● Problem statement
Scan the records and identify every line in which the string "names" occurs, then return those lines.

● Records provided
----
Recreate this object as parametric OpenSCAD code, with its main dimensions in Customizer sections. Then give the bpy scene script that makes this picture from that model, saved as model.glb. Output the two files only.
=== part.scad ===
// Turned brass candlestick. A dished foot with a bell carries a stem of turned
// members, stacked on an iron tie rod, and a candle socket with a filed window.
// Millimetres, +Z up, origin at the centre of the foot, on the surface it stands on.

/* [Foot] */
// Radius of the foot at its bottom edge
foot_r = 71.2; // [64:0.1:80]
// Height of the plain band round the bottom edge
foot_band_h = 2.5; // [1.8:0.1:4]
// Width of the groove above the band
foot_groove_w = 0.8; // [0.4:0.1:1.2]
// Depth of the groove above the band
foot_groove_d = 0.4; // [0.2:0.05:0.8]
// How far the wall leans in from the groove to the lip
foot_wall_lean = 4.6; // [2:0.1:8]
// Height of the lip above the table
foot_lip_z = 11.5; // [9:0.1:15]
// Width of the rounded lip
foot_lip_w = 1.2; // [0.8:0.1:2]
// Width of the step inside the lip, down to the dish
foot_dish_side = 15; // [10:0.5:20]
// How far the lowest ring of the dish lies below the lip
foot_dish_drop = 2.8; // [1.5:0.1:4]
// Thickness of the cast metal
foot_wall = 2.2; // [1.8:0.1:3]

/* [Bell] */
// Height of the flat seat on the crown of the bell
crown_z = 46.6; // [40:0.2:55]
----
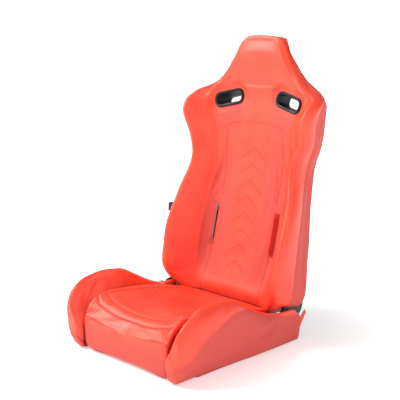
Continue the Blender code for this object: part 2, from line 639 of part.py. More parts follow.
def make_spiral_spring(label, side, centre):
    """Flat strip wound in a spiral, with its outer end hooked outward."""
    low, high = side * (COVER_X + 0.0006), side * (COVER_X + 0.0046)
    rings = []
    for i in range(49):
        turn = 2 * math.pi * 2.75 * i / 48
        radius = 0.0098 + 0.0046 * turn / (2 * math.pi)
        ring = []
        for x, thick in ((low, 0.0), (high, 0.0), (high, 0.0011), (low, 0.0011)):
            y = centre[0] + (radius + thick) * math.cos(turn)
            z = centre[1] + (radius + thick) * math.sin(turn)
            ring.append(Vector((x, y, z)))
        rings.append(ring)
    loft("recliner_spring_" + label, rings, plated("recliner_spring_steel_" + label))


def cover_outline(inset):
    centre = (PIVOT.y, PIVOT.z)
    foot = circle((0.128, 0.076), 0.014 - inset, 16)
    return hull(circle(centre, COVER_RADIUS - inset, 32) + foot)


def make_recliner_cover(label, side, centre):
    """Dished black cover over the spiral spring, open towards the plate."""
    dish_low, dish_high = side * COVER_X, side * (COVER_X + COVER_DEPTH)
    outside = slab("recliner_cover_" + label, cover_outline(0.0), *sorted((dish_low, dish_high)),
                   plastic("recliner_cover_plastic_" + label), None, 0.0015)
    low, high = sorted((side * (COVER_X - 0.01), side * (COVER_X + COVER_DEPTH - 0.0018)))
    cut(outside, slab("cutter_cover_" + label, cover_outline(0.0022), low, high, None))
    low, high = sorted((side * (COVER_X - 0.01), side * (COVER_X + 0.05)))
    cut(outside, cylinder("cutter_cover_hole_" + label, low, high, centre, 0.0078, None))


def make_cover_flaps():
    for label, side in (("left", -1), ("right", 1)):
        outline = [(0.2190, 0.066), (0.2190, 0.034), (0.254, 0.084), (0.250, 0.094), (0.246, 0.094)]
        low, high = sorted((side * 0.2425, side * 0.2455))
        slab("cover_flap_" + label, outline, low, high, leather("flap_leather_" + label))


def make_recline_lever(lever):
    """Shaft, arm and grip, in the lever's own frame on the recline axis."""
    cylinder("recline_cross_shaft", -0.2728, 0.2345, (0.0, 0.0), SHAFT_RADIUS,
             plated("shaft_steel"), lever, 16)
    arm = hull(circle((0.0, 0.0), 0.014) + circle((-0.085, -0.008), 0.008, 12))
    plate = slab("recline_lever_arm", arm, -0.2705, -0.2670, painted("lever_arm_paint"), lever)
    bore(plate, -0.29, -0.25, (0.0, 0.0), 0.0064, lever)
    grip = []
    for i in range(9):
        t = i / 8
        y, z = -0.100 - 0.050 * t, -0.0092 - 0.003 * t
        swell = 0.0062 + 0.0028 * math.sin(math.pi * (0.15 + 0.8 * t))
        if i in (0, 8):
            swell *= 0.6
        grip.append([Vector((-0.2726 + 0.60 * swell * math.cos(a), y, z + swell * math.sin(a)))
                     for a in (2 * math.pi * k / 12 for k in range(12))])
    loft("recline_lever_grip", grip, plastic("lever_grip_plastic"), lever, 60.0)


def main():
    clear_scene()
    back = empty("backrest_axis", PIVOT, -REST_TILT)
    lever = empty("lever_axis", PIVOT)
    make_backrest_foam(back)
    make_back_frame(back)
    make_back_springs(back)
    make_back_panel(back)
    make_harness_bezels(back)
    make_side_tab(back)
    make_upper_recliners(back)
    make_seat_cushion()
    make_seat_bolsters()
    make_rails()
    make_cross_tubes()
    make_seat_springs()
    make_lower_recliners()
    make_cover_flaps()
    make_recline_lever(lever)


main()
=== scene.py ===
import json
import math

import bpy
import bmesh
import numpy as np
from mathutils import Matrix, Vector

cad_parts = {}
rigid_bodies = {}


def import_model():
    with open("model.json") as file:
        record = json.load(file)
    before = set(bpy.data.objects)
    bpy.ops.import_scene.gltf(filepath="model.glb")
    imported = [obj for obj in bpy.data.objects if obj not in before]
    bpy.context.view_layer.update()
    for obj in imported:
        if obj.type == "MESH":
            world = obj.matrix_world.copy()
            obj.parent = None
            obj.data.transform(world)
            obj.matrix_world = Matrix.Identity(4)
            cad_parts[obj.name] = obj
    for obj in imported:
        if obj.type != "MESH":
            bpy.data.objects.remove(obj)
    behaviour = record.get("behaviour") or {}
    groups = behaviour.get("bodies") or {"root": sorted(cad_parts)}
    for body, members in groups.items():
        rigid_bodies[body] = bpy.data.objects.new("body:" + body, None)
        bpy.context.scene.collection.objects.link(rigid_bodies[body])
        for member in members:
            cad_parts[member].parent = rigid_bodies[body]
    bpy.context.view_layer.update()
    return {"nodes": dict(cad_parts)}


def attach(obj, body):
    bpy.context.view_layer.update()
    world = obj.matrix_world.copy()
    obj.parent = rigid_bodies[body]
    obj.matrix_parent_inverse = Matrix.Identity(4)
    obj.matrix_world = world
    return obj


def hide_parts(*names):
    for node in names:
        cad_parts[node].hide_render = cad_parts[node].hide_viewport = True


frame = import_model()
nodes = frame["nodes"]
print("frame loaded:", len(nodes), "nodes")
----
● The result
def hide_parts(*names):
    for node in names:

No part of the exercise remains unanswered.